You've got one stop just off the Strip, one in downtown Las Vegas, and one official tour 65 miles northwest of the city. That's the whole point. This story lives in museum halls, neighborhood streets, and the desert edge that has always shaped Southern Nevada.

How to Build the Right Atomic Vegas Day for You

Not everyone wants the same version of this guide. That's fine. Vegas runs on choose-your-own-chaos anyway.

Here's the cleaner way to do it.

Option one: Keep it simple and city-based. Start at the National Atomic Testing Museum, then head downtown and work Atomic Liquors into the rest of your day.

That route is easy to recommend. Minimal hassle. Maximum context.

Option two: Use the museum as your primer, then plan the Department of Energy tour for another day. That's usually the smarter move if you want both the easy overview and the full desert experience.

Don't cram everything just because Vegas taught you bad scheduling habits.

Option three: If the official site tour is your main goal, do some mental prep first. You're heading to a place tied directly to one of the most intense chapters in regional history, not just checking off a roadside stop.
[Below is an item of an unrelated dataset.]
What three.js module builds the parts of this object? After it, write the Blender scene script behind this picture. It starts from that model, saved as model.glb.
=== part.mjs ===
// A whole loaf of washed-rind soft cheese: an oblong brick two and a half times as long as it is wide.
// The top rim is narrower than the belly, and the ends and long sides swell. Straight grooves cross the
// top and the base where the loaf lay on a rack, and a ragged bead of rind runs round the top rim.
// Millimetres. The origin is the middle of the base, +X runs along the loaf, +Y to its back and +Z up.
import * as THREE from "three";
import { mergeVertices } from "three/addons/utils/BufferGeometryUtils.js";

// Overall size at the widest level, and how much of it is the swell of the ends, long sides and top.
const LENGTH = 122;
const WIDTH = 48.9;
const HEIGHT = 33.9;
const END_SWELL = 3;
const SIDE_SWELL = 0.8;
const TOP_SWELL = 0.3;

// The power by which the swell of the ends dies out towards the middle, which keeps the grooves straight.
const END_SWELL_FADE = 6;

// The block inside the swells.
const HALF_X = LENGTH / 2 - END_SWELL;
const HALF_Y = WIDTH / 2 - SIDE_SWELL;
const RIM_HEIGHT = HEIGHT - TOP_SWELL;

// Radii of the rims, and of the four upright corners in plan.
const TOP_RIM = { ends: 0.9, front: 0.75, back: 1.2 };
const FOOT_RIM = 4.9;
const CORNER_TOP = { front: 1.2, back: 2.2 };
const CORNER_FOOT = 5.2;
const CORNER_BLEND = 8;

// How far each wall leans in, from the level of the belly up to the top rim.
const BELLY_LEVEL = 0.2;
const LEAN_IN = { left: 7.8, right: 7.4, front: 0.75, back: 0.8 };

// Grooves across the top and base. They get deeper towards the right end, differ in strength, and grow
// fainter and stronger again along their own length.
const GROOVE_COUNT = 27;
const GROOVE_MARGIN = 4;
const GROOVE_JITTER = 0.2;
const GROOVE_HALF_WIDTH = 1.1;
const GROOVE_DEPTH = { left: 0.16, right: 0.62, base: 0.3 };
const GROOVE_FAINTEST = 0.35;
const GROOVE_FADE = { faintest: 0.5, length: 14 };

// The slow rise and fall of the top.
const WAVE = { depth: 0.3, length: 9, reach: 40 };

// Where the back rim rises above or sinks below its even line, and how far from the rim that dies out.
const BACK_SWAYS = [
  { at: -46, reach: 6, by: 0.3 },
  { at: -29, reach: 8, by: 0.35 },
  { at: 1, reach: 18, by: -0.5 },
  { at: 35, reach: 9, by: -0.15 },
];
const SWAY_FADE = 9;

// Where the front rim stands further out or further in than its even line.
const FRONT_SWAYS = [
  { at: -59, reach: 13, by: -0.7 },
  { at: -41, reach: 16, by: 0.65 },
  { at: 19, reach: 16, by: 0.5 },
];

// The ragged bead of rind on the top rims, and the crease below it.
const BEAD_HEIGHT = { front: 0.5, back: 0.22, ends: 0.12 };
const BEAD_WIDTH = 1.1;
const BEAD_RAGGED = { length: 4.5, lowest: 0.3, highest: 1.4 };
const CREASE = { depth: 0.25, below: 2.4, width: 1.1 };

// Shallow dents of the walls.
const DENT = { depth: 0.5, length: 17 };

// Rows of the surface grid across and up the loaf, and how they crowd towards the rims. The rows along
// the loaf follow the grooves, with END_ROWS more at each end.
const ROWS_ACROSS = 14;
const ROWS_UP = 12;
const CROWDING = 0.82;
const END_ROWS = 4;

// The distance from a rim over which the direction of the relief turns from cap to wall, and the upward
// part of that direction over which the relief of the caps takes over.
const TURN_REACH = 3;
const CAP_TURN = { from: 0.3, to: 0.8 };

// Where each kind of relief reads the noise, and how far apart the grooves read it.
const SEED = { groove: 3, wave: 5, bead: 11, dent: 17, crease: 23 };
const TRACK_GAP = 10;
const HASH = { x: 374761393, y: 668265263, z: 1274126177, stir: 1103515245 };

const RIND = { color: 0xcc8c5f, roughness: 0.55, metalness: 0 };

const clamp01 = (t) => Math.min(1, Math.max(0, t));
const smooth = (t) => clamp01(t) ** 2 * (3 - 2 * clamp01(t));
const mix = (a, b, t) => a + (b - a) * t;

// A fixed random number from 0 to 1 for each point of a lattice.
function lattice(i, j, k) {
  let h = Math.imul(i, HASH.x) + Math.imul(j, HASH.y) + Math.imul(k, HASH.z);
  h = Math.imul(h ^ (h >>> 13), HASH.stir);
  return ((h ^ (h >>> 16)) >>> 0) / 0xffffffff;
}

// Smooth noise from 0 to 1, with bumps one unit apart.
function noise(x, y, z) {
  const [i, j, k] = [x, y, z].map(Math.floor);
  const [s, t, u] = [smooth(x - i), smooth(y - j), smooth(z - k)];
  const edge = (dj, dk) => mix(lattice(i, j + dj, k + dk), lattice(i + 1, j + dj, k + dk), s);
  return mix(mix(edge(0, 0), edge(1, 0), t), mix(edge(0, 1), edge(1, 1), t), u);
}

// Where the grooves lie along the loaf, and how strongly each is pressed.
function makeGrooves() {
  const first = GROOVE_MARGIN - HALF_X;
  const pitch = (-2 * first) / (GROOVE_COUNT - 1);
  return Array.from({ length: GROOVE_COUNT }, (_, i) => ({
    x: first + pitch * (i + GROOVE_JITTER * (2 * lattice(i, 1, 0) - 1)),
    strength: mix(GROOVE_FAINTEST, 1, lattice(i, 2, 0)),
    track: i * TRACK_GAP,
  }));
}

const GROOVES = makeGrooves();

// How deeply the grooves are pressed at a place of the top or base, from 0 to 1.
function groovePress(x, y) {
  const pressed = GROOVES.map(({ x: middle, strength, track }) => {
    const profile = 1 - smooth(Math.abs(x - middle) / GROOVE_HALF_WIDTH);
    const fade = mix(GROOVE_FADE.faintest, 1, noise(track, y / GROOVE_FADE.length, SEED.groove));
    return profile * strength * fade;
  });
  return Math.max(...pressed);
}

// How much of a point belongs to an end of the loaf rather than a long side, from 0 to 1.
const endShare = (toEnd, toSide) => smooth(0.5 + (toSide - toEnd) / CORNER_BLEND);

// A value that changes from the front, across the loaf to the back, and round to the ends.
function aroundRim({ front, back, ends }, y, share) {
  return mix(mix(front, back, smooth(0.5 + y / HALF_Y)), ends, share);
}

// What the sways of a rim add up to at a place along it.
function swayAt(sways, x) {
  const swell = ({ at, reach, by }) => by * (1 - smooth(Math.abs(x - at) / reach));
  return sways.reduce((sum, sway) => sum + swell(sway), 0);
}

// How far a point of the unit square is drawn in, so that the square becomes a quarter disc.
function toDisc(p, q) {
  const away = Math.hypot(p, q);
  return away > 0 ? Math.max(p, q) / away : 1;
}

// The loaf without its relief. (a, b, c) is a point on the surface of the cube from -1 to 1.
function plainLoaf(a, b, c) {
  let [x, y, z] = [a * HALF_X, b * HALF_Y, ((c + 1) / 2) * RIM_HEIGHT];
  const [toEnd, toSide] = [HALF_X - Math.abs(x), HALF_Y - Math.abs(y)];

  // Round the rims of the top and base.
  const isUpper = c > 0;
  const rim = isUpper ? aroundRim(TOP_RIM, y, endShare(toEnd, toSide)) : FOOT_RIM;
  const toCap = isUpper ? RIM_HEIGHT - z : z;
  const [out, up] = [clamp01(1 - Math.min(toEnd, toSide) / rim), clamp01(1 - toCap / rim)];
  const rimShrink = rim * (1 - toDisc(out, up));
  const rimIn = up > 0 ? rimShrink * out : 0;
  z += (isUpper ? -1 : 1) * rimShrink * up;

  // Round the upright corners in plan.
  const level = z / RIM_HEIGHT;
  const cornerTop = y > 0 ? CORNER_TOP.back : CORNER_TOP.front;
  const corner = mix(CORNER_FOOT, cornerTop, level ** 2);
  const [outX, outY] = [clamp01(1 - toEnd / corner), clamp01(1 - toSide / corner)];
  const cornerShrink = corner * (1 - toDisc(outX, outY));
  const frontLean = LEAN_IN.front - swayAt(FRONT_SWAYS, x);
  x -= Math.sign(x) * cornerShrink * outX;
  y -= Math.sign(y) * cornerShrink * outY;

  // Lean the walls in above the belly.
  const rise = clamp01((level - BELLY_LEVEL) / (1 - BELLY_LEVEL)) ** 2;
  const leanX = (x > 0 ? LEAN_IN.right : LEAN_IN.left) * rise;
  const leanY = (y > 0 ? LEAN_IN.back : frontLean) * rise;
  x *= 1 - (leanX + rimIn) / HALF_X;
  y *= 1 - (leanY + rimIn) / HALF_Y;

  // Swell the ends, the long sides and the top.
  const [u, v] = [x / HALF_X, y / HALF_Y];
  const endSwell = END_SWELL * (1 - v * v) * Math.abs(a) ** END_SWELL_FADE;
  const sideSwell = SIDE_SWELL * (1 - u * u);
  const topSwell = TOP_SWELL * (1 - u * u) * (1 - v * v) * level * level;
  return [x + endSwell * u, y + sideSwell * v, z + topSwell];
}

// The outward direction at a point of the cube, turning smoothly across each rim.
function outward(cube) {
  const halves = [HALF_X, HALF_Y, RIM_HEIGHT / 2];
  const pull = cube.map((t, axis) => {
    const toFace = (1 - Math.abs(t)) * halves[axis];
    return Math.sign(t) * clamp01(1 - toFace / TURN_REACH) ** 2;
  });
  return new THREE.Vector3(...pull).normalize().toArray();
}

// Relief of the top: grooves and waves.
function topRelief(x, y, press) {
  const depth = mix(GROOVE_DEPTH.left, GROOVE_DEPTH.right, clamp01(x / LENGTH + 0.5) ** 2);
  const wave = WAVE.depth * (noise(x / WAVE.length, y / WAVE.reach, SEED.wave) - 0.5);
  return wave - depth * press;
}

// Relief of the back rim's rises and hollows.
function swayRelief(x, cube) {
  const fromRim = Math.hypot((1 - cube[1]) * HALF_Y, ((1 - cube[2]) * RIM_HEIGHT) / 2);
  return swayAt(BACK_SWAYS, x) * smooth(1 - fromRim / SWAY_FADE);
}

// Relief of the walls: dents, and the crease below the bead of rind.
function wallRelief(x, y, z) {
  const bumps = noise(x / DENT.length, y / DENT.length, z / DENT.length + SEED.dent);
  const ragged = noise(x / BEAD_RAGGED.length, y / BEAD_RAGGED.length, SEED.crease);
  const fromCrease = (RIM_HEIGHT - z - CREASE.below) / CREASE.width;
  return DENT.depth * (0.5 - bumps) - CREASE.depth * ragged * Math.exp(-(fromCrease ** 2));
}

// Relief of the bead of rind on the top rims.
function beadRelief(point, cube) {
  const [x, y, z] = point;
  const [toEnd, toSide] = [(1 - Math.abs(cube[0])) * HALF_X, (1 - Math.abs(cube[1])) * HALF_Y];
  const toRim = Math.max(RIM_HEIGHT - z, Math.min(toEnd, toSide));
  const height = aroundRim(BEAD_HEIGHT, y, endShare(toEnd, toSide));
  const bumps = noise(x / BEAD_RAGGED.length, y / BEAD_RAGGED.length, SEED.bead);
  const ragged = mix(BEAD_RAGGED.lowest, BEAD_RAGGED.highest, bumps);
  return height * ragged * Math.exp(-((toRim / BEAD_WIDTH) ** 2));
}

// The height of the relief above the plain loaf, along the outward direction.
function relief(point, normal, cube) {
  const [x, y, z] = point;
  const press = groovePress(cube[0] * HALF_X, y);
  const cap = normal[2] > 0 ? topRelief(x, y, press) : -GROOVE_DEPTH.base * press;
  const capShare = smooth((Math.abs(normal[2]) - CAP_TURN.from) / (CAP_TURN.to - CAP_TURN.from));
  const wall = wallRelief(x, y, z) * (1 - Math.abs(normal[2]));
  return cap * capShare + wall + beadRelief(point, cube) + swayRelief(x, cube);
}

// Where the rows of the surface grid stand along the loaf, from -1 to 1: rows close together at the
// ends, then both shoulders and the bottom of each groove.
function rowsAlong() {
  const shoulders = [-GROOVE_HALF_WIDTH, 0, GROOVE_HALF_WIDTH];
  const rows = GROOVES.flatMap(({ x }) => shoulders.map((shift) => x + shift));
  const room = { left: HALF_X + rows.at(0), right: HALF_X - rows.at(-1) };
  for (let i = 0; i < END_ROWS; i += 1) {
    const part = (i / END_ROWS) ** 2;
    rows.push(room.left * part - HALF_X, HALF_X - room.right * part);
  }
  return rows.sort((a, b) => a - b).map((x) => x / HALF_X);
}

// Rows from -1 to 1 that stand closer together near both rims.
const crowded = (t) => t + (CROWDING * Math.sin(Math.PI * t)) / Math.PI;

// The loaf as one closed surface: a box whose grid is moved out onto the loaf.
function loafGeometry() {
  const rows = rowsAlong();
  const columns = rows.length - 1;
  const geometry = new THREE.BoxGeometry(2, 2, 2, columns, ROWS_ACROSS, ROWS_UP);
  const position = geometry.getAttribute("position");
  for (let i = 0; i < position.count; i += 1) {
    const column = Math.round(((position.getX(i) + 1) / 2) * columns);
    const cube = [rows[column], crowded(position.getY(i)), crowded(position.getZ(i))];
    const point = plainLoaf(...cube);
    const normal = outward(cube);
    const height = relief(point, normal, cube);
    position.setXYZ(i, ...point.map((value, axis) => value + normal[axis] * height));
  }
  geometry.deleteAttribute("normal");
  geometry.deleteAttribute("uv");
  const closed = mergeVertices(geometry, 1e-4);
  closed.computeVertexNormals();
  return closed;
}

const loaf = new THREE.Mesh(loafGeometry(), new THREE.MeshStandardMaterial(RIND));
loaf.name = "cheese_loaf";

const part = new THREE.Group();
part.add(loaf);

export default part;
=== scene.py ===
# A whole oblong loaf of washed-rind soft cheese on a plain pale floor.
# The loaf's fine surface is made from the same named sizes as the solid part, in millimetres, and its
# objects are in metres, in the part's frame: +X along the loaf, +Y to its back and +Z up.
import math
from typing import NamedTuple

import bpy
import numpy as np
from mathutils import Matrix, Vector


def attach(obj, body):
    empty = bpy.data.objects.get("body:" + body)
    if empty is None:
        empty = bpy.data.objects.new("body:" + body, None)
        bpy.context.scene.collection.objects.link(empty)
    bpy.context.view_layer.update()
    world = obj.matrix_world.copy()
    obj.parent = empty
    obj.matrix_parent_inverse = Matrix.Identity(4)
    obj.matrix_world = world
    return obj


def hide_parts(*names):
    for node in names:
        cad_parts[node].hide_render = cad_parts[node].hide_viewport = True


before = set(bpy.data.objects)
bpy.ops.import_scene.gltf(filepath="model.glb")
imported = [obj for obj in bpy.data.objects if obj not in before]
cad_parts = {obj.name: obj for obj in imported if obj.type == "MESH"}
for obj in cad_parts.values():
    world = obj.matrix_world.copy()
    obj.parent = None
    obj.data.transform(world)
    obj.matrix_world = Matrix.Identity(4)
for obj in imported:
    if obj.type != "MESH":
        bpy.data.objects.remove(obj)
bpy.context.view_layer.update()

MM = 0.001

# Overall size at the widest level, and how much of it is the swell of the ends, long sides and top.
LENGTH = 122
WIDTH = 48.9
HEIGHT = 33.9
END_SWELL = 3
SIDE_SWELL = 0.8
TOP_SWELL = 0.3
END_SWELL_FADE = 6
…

  • For casual curiosity: Museum first. It's the easiest entry point and the least complicated plan.
  • For local history fans: Museum plus downtown gives you facts and atmosphere in one sweep.
  • For the full-history crowd: Add the Nevada National Security Site tour and let the desert do the heavy lifting.

This is one of those Vegas topics that rewards layering. The more angles you see, the less it feels like a strange side story.

It starts feeling central. Because it was.

If you want to understand Las Vegas beyond the postcards, follow the atomic trail. The neon's still bright, but this part of the story glows in a totally different way.